Le Mans isn’t just about cars, however. It has always been fertile ground for human prowess. For example, Louis Rosier who spent 23 and a half hours at the wheel of his Talbot to win in 1950, or Henri Pescarolo who, in 1968, climbed back to second place during a rainy night-time stint on board a Matra with broken windscreen wipers. And then there was local man Jean Rondeau who, in 1980, became the only driver to win in a car of his own design. He even fended off the Porsche works entries, including the car driven by Jacky Ickx. The Belgian – known as Mr. Le Mans – long held the record for the most Le Mans victories. Many actually wondered if his record would ever fall. However, with nine wins in just 18 race starts, of which seven with Audi in the 2000s, Tom Kristensen proved that records are made to be broken. His too might be beaten one day.
And, of course, Le Mans is a city too. In fact, the whole region lives and breathes the race, benefiting from the event’s international appeal. Local people and businesses honour their cherished race, all getting involved in one way or another. There’s not many a family in Le Mans without a grandparent or cousin who has taken part in June’s biggest event, either behind the wheel, with the organisation, as a mechanic, a marshal or in another volunteer role. In fact, without the army of marshals, there would be no race. There were around 1,600 of them on duty at the 90th 24 Hours of Le Mans in June 2022.
Safety and technology have been the Automobile Club de l’Ouest’s main concerns since it was founded in 1901 as a small regional motoring club. Now there is much focus on hydrogen, seen as the fuel of the future, and the ACO is spearheading the development of this new propulsion technology. The aim is always to go further, faster and for longer, while sustaining the race’s legend for many years to come, inspired by the three pioneers who led the way all those years ago.

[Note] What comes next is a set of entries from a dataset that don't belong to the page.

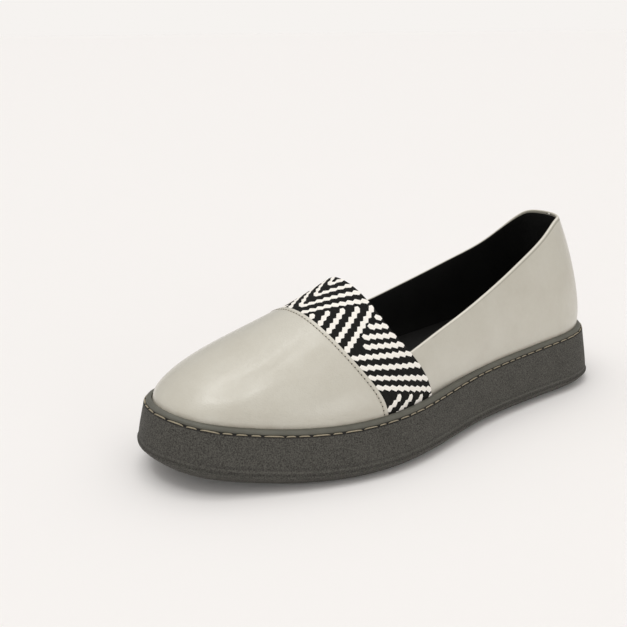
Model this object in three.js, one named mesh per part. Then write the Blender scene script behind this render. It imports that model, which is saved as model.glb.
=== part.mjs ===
// A left slip-on flat shoe on a thick wedge sole, in millimetres.
// The toe points to -Y, the heel to +Y, the outer side of the foot to +X, and the sole rests on z = 0.
import * as THREE from 'three';

// Sole sizes
const soleLength = 262; // along the stitch groove, heel to toe
const ballWidth = 96; // across the stitch groove at the ball
const heelThickness = 30.6; // floor to the groove at the heel
const ballThickness = 23.2; // floor to the groove under the ball
const toeSpring = 9.2; // how far the tip of the toe lifts
const springStart = 0.7; // share of the length where the lift begins
const footHeight = 5; // rounded foot of the sidewall, up to the parting bead
const footFlare = 3.6; // how far the foot stands out past the groove
const beadHeight = 0.9; // parting bead round the sidewall
const beadOut = 0.4;
const edgeBevel = 0.6; // broken top edge of the sidewall
const grooveWidth = 1.0; // from the sidewall's top edge to the welt
const grooveDepth = 0.5; // the seat of welt and upper lies this far below the edge

// Welt sizes
const weltWidth = 2.3;
const weltRise = 2.2; // above the sidewall's top edge

// Upper sizes
const gap = 0.3; // between pieces that touch on the real shoe
const instepHeight = 56.4; // ridge of the upper above the groove, at 60% of the length
const backHeight = 63.5; // back of the heel above the groove
const wall = 3.0; // upper leather, stiffener and lining together
const bandThickness = 0.9;
const bandDepth = 0.7; // the band lies this far below the vamp's skin
const quarterDepth = 1.3; // and the quarters this far
const wallBulge = 0.9; // leather swelling just above the welt
const bulgeHeight = 8;
const heelSwell = 0.7; // round of the heel's back, halfway up
const swellReach = 0.24; // share of the length where that round has died out

// Insole size
const insoleThickness = 3.2;

const bandSeatDepth = bandDepth + bandThickness + gap;
const upperInset = grooveWidth + weltWidth + gap;

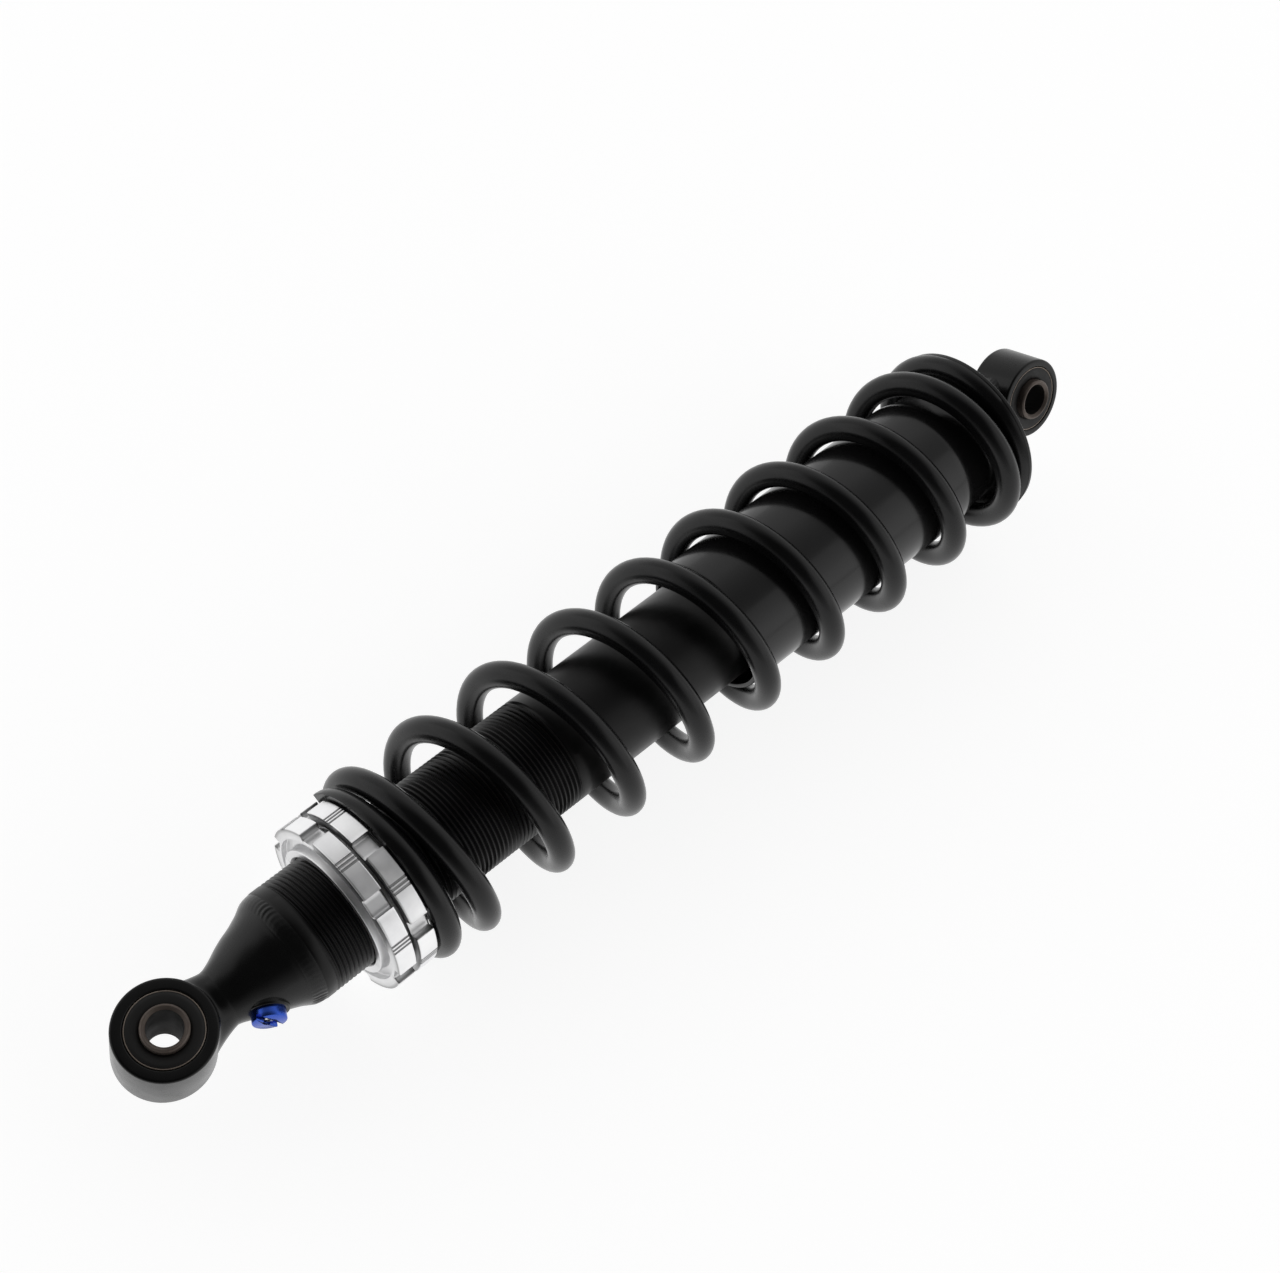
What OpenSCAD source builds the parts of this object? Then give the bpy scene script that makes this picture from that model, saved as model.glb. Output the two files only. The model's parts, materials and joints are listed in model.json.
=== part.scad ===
// Coil-over rear shock, lying along X. The lower eye bore is at the origin with its axis on Z.
// Distances along X are called places. Angles about X start at +Z and run toward -Y.

/* [Eyes] */
// distance between the two eye centres with the shock fully out
eye_to_eye = 350; // [346:1:372]
// turn of the upper eye about the shock's axis, from the lower one
upper_eye_turn = 55; // [0:1:90]
// outer diameter of the lower eye ring
lower_ring_d = 28.8; // [27.5:0.1:30]
// width of the lower eye ring along its bore
lower_ring_w = 20; // [18:0.5:22]
// outer diameter of the upper eye ring
upper_ring_d = 26.6; // [26:0.1:28]
// width of the upper eye ring along its bore
upper_ring_w = 16; // [15:0.5:18]
// bolt hole through both sleeves
bolt_d = 10.2; // [8.2:0.1:10.4]
// outer diameter of both steel sleeves
sleeve_d = 13.4; // [13:0.1:14]
// length of the lower sleeve
lower_sleeve_len = 23.6; // [22:0.1:28]
// length of the upper sleeve
upper_sleeve_len = 19.8; // [18.2:0.1:24]
// outer diameter of the bush shells, pressed into the eye rings
shell_d = 21.6; // [20.5:0.1:22]
// wall of the bush shells
shell_wall = 1; // [0.8:0.1:1.2]

/* [Damper] */
// outer diameter of the damper tube and of its thread
tube_d = 36; // [35.6:0.1:36.4]
// bore of the damper tube
bore_d = 30; // [29.6:0.1:30.4]
// pitch of the thread on the damper tube
thread_pitch = 1.5; // [1.25:0.25:2]
// depth of the thread grooves
thread_depth = 0.9; // [0.6:0.1:1]
// place where the thread starts
thread_start = 44.5; // [44:0.5:46]
// place where the thread ends
thread_end = 136.8; // [120:0.1:150]
// place of the tube's upper end
tube_end = 210; // [208:0.5:212]
// diameter of the piston rod
rod_d = 12; // [11.8:0.1:12.2]
// place of the floating piston's lower face
float_start = 64; // [60:0.5:68]

/* [Collars] */
// diameter over the collar rims
collar_d = 54.8; // [54:0.1:56]
// length of one collar
collar_len = 7.7; // [7:0.1:8]
// place of the spring seat on the preload collar
seat_place = 72.9; // [72:0.1:80]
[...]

The 24 Hours celebrates its official centenary
The first 24 Hours of Le Mans 24 Hours took place on 26 and 27 May 1923. The entry list featured 33 cars and marques such as Lorraine-Dietrich, Bentley, Chenard & Walcker, Delage and Bugatti, with all contenders setting off together. The cars were lined up on the grid in rows of two in decreasing order of engine capacity, with odd numbers on the right and even numbers on the left.
Despite the speed of the Bignans and Bentleys, it was the Chenard & Walckers who set the pace out on the track, holding the lead from start to finish. Although there were no standings to speak of at the time, the #9 Chenard & Walcker Sport driven by André Lagache and René Léonard was the first to lay claim to victory at the 24 Hours of Le Mans.
For a century now, stringent regulations and their strict application have been a hallmark of the 24 Hours of Le Mans. Le Mans is the ideal testing ground, with the ensuing technology benefiting cars and their drivers. This has held true since 1923, as demonstrated by the array of innovations that have emerged from the race. Seven manufacturers will vie for victory at the Centenary race in 2023 – Toyota, Porsche, Ferrari, Vanwall, Cadillac, Peugeot and Glickenhaus. It is the highest number for many years, confirming that the 24 Hours of Le Mans remains more relevant than ever in an age of major transition for the automobile.